I teach at a university, and recent studies show that close to half of all college students (undergraduate and graduate) admit to cheating. As in other areas of endeavor, cheating often occurs for two primary reasons, as Professor Brigitte Vittrup recently pointed out. First, the technology the cheaters have (including altering PDF text layers and buying papers from ghostwriters) has outstripped the technology (such as anti-cheating software) of those policing them. Second, authorities, in this case the professors (40% of whom admit to having ignored cheating) and university administrators (who often do not support professors who detect cheating and wish to do something about it) do not do the heavy lifting needed to discourage, catch, and punish cheaters.
Rationalizations such as “everyone else is doing it” become even more powerful when everyone else really is doing it, which is the situation we will be in soon unless all of us who oppose academic cheating redouble our efforts. We need better technology, but also more determination.
References:
Ian Austen, Tiny Motor Powers a New Threat to Cycling Races, New York Times, April 18, 2016.
Ted Berg, One of MLB’s Best Stories Takes a Dark Turn with Chris Colabello’s Suspension, USA Today, April 22, 2016.
Jack Ewing, VW Presentation in ’06 Showed How to Foil Emission Tests, New York Times, April 26, 2016.
Cork Gaines, Maria Sharapova’s Explanation for Taking a Banned Drug May Have Just Cost Her a Get-Out-of-Jail-Free Card, Business Insider, April 13, 2016.
Sarah Lyall, Swim.

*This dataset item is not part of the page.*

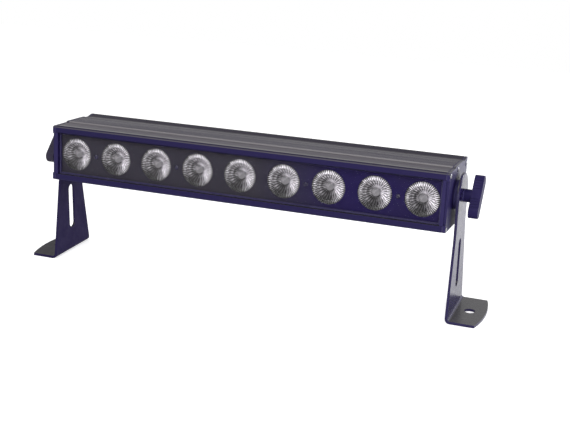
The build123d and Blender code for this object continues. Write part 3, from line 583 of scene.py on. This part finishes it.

Bike. Cheat?, New York Times, April 8, 2016.
Sarah Lyall, She Said She Didn’t Cheat. Video Suggests Otherwise, New York Times, April 28, 2016.
David Owen, Dirty Hands, The New Yorker, March 7, 2016.
Tom Silberstein, Packers Cornerback Demetri Goodson Suspended Four Games for PED Violation, Milwaukee Journal Sentinel, April 22, 2016.
Jonathan Soble, Mitsubishi Says It Cheated on Fuel Tests for 25 Years, New York Times, April 27, 2016.
Jonathan Soble, Behind Mitsubishi’s Fakes Data, Fierce Competition, New York Times, April 21, 2016.
Brigitte Vittrup, Stop Students Who Cheat Before They Become Cheating Professors, Chronicle of Higher Education, April 27, 2016.